= Problem requirements =
Write the material out again exactly.

= Extracted data =
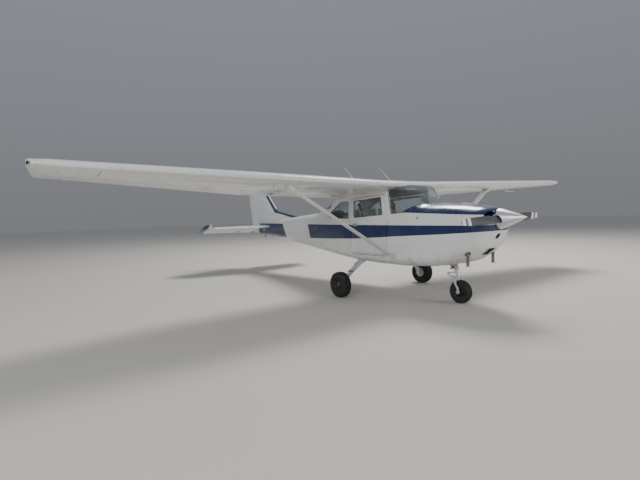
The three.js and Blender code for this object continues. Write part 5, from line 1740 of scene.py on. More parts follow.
@dataclass
class NoseGear:
    """The nose strut: housing clamps, chromed piston, torque link, fork, steering rods and damper."""

    rake: float = math.radians(14)
    axle_station: float = -0.204
    axle_z: float = 0.179432
    arm: float = 0.080
    crown_z: float = 0.392
    strut_foot: Pair = (-0.165, 0.385)
    link_z: float = 0.475
    piston: Pair = (0.425, 0.4988)

    def strut(self, z: float) -> Vector:
        """The strut's middle at a height."""
        station, foot = self.strut_foot
        return at(0.0, station + (z - foot) * math.tan(self.rake), z)

    def build(self) -> None:
        """Makes the fork on its body and the fixed pieces on the airframe."""
        self._fork()
        self._piston()
        self._housing()
        self._steering()

    def _fork(self) -> None:
        """Makes the steered fork: a crown, two tapered arms with axle eyes, and the torque link."""
        crown = self.strut(self.crown_z)
        form = Form()
        shoulder = [
            (-0.088, -0.052), (-0.080, -0.018), (-0.060, 0.006), (-0.030, 0.016), (0.0, 0.018),
            (0.030, 0.016), (0.060, 0.006), (0.080, -0.018), (0.088, -0.052),
        ]
        form.tube(bend([crown + Vector((x, 0.004, dz)) for x, dz in shoulder], 3), 0.023, 16)
        form.tube([self.strut(0.372), self.strut(0.430)], [0.036, 0.034], 28)
        for way in (-1, 1):
            foot = at(way * self.arm, self.axle_station, self.axle_z)
            line = [
                crown + Vector((way * 0.086, 0.004, -0.045)), crown + Vector((way * 0.083, 0.0, -0.095)),
                foot + Vector((0, 0.004, 0.060)), foot + Vector((0, 0, -0.004)),
            ]
            rings = []
            for point, wide in zip(bend(line, 4), [0.026] * 3 + [0.023] * 6 + [0.019] * 4, strict=True):
                rings.append(oval(point, 0.0085, wide, level=True))
            form.loft(rings)
            eye = facing(foot - Vector((way * 0.0085, 0, 0)), Vector((way, 0, 0)))
            form.lathe([(0, 0.0152), (0, 0.030), (0.017, 0.030), (0.019, 0.026), (0.019, 0.0152)], eye, 32)
        self._link(form)
        form.piece(
            "rounded_fork", "nose_fork", Finishes.GEAR, slot="gear_steel", stands_for=("nose_fork",),
            bevel=0.0015,
        )
        axle = Form()
        for way in (-1, 1):
            tip = at(way * (self.arm + 0.0145), self.axle_station, self.axle_z)
            axle.stud(tip - Vector((way * 0.004, 0, 0)), Vector((way, 0, 0)), 0.0150, 0.004, 6)
        axle.tube([at(-0.094, self.axle_station, self.axle_z), at(0.094, self.axle_station, self.axle_z)],
                  0.0128, 20)
        axle.piece("nose_axle", "nose_fork", Finishes.CAST, slot="gear_steel")

    def _link(self, form: Form) -> None:
        """Adds the curved torque link behind the strut.

        Args:
            form: the fork's form.
        """
        knee = self.strut(0.430) + Vector((0, 0.182, 0.018))
        head = self.strut(self.link_z)
        form.lathe([(-0.013, 0.0), (-0.013, 0.042), (0.013, 0.042), (0.013, 0.0)],
                   facing(head, self.strut(0.6) - head), 32)
        for way in (-1, 1):
            offset = Vector((way * 0.013, 0, 0))
            upper = [head + Vector((0, 0.03, 0)), knee + Vector((0, -0.03, 0.016)), knee]
            form.tube([p + offset for p in bend(upper, 5)], 0.0085, 10)
        lower = [knee, knee + Vector((0, -0.012, -0.030)), self.strut(0.40) + Vector((0, 0.075, 0.0)),
                 self.strut(0.385) + Vector((0, 0.02, 0.004))]
        form.tube(bend(lower, 6), 0.011, 12)
        form.tube([knee - Vector((0.026, 0, 0)), knee + Vector((0.026, 0, 0))], 0.012, 16)

    def _piston(self) -> None:
        """Makes the chromed sliding tube."""
        Form().tube([self.strut(z) for z in self.piston], 0.0245, 32).piece(
            "chromed_piston", "nose_fork", Finishes.CHROME, slot="gear_steel"
        )

    def _housing(self) -> None:
        """Makes the ribs and clamp bands round the fixed housing."""
        form = Form()
        way = self.strut(0.8) - self.strut(0.5)
        for z, radius in ((0.501, 0.041), (0.528, 0.0395), (0.560, 0.0395), (0.592, 0.041)):
            rows = [(0, 0.0355), (0, radius), (0.011, radius), (0.011, 0.0355)]
            form.lathe(rows, facing(self.strut(z), way), 32)
        form.piece("housing_bands", "airframe", Finishes.GEAR, slot="gear_steel", bevel=0.001)

    def _steering(self) -> None:
        """Makes the damper across the strut, its clamps and the steering rods' boots."""
        form = Form()
        low = self.strut(0.545)
        form.tube([low + Vector((-0.075, 0.052, 0.0)), low + Vector((0.055, 0.052, 0.0))], 0.0155, 24)
        form.tube([low + Vector((0.055, 0.052, 0.0)), low + Vector((0.092, 0.052, 0.0))], 0.006, 12)
        form.tube([low + Vector((0, 0.036, 0.0)), low + Vector((0, 0.052, 0.0))], 0.014, 12)
        form.piece("shimmy_damper", "airframe", Finishes.STEEL, slot="gear_steel", bevel=0.001)
        boots = Form()
        for way in (-1, 1):
            foot, head = self.strut(0.560) + Vector((way * 0.050, 0.02, 0)), at(way * 0.09, 0.02, 0.690)
            line = [foot.lerp(head, i / 18) for i in range(19)]
            boots.tube(line, [0.0125 if i % 2 else 0.017 for i in range(19)], 16)
        boots.piece("steering_boots", "airframe", Finishes.SEAL, slot="gear_steel")


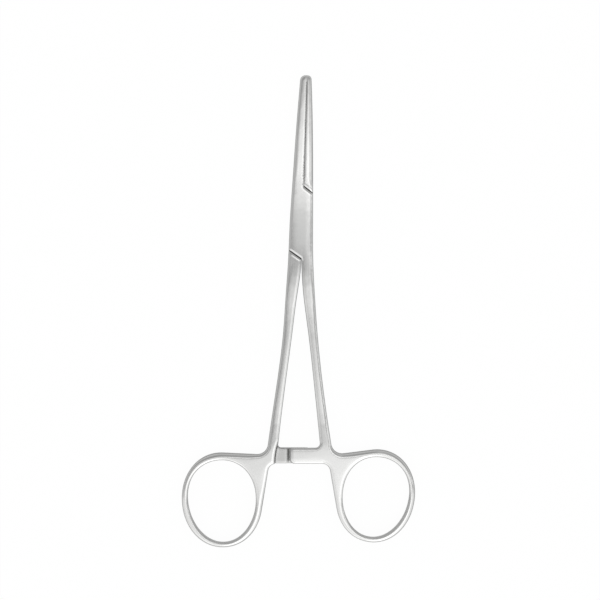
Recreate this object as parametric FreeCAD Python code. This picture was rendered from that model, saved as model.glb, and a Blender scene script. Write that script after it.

= Exercise response =
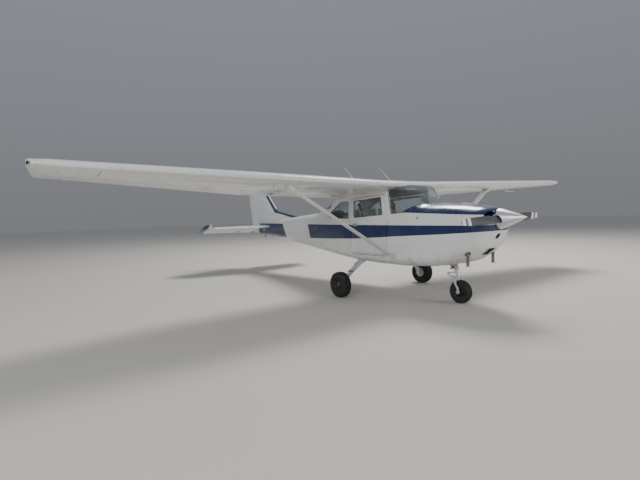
The three.js and Blender code for this object continues. Write part 5, from line 1740 of scene.py on. More parts follow.
@dataclass
class NoseGear:
    """The nose strut: housing clamps, chromed piston, torque link, fork, steering rods and damper."""

    rake: float = math.radians(14)
    axle_station: float = -0.204
    axle_z: float = 0.179432
    arm: float = 0.080
    crown_z: float = 0.392
    strut_foot: Pair = (-0.165, 0.385)
    link_z: float = 0.475
    piston: Pair = (0.425, 0.4988)

    def strut(self, z: float) -> Vector:
        """The strut's middle at a height."""
        station, foot = self.strut_foot
        return at(0.0, station + (z - foot) * math.tan(self.rake), z)

    def build(self) -> None:
        """Makes the fork on its body and the fixed pieces on the airframe."""
        self._fork()
        self._piston()
        self._housing()
        self._steering()

    def _fork(self) -> None:
        """Makes the steered fork: a crown, two tapered arms with axle eyes, and the torque link."""
        crown = self.strut(self.crown_z)
        form = Form()
        shoulder = [
            (-0.088, -0.052), (-0.080, -0.018), (-0.060, 0.006), (-0.030, 0.016), (0.0, 0.018),
            (0.030, 0.016), (0.060, 0.006), (0.080, -0.018), (0.088, -0.052),
        ]
        form.tube(bend([crown + Vector((x, 0.004, dz)) for x, dz in shoulder], 3), 0.023, 16)
        form.tube([self.strut(0.372), self.strut(0.430)], [0.036, 0.034], 28)
        for way in (-1, 1):
            foot = at(way * self.arm, self.axle_station, self.axle_z)
            line = [
                crown + Vector((way * 0.086, 0.004, -0.045)), crown + Vector((way * 0.083, 0.0, -0.095)),
                foot + Vector((0, 0.004, 0.060)), foot + Vector((0, 0, -0.004)),
            ]
            rings = []
            for point, wide in zip(bend(line, 4), [0.026] * 3 + [0.023] * 6 + [0.019] * 4, strict=True):
                rings.append(oval(point, 0.0085, wide, level=True))
            form.loft(rings)
            eye = facing(foot - Vector((way * 0.0085, 0, 0)), Vector((way, 0, 0)))
            form.lathe([(0, 0.0152), (0, 0.030), (0.017, 0.030), (0.019, 0.026), (0.019, 0.0152)], eye, 32)
        self._link(form)
        form.piece(
            "rounded_fork", "nose_fork", Finishes.GEAR, slot="gear_steel", stands_for=("nose_fork",),
            bevel=0.0015,
        )
        axle = Form()
        for way in (-1, 1):
            tip = at(way * (self.arm + 0.0145), self.axle_station, self.axle_z)
            axle.stud(tip - Vector((way * 0.004, 0, 0)), Vector((way, 0, 0)), 0.0150, 0.004, 6)
        axle.tube([at(-0.094, self.axle_station, self.axle_z), at(0.094, self.axle_station, self.axle_z)],
                  0.0128, 20)
        axle.piece("nose_axle", "nose_fork", Finishes.CAST, slot="gear_steel")

    def _link(self, form: Form) -> None:
        """Adds the curved torque link behind the strut.

        Args:
            form: the fork's form.
        """
        knee = self.strut(0.430) + Vector((0, 0.182, 0.018))
        head = self.strut(self.link_z)
        form.lathe([(-0.013, 0.0), (-0.013, 0.042), (0.013, 0.042), (0.013, 0.0)],
                   facing(head, self.strut(0.6) - head), 32)
        for way in (-1, 1):
            offset = Vector((way * 0.013, 0, 0))
            upper = [head + Vector((0, 0.03, 0)), knee + Vector((0, -0.03, 0.016)), knee]
            form.tube([p + offset for p in bend(upper, 5)], 0.0085, 10)
        lower = [knee, knee + Vector((0, -0.012, -0.030)), self.strut(0.40) + Vector((0, 0.075, 0.0)),
                 self.strut(0.385) + Vector((0, 0.02, 0.004))]
        form.tube(bend(lower, 6), 0.011, 12)
        form.tube([knee - Vector((0.026, 0, 0)), knee + Vector((0.026, 0, 0))], 0.012, 16)

    def _piston(self) -> None:
        """Makes the chromed sliding tube."""
        Form().tube([self.strut(z) for z in self.piston], 0.0245, 32).piece(
            "chromed_piston", "nose_fork", Finishes.CHROME, slot="gear_steel"
        )

    def _housing(self) -> None:
        """Makes the ribs and clamp bands round the fixed housing."""
        form = Form()
        way = self.strut(0.8) - self.strut(0.5)
        for z, radius in ((0.501, 0.041), (0.528, 0.0395), (0.560, 0.0395), (0.592, 0.041)):
            rows = [(0, 0.0355), (0, radius), (0.011, radius), (0.011, 0.0355)]
            form.lathe(rows, facing(self.strut(z), way), 32)
        form.piece("housing_bands", "airframe", Finishes.GEAR, slot="gear_steel", bevel=0.001)

    def _steering(self) -> None:
        """Makes the damper across the strut, its clamps and the steering rods' boots."""
        form = Form()
        low = self.strut(0.545)
        form.tube([low + Vector((-0.075, 0.052, 0.0)), low + Vector((0.055, 0.052, 0.0))], 0.0155, 24)
        form.tube([low + Vector((0.055, 0.052, 0.0)), low + Vector((0.092, 0.052, 0.0))], 0.006, 12)
        form.tube([low + Vector((0, 0.036, 0.0)), low + Vector((0, 0.052, 0.0))], 0.014, 12)
        form.piece("shimmy_damper", "airframe", Finishes.STEEL, slot="gear_steel", bevel=0.001)
        boots = Form()
        for way in (-1, 1):
            foot, head = self.strut(0.560) + Vector((way * 0.050, 0.02, 0)), at(way * 0.09, 0.02, 0.690)
            line = [foot.lerp(head, i / 18) for i in range(19)]
            boots.tube(line, [0.0125 if i % 2 else 0.017 for i in range(19)], 16)
        boots.piece("steering_boots", "airframe", Finishes.SEAL, slot="gear_steel")


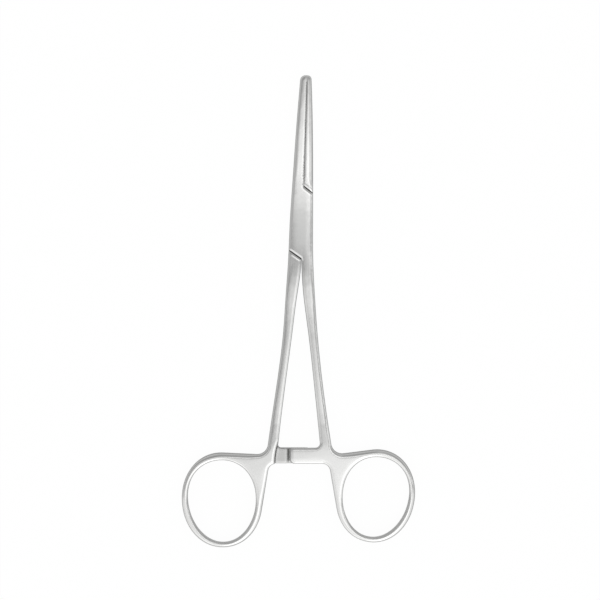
Recreate this object as parametric FreeCAD Python code. This picture was rendered from that model, saved as model.glb, and a Blender scene script. Write that script after it.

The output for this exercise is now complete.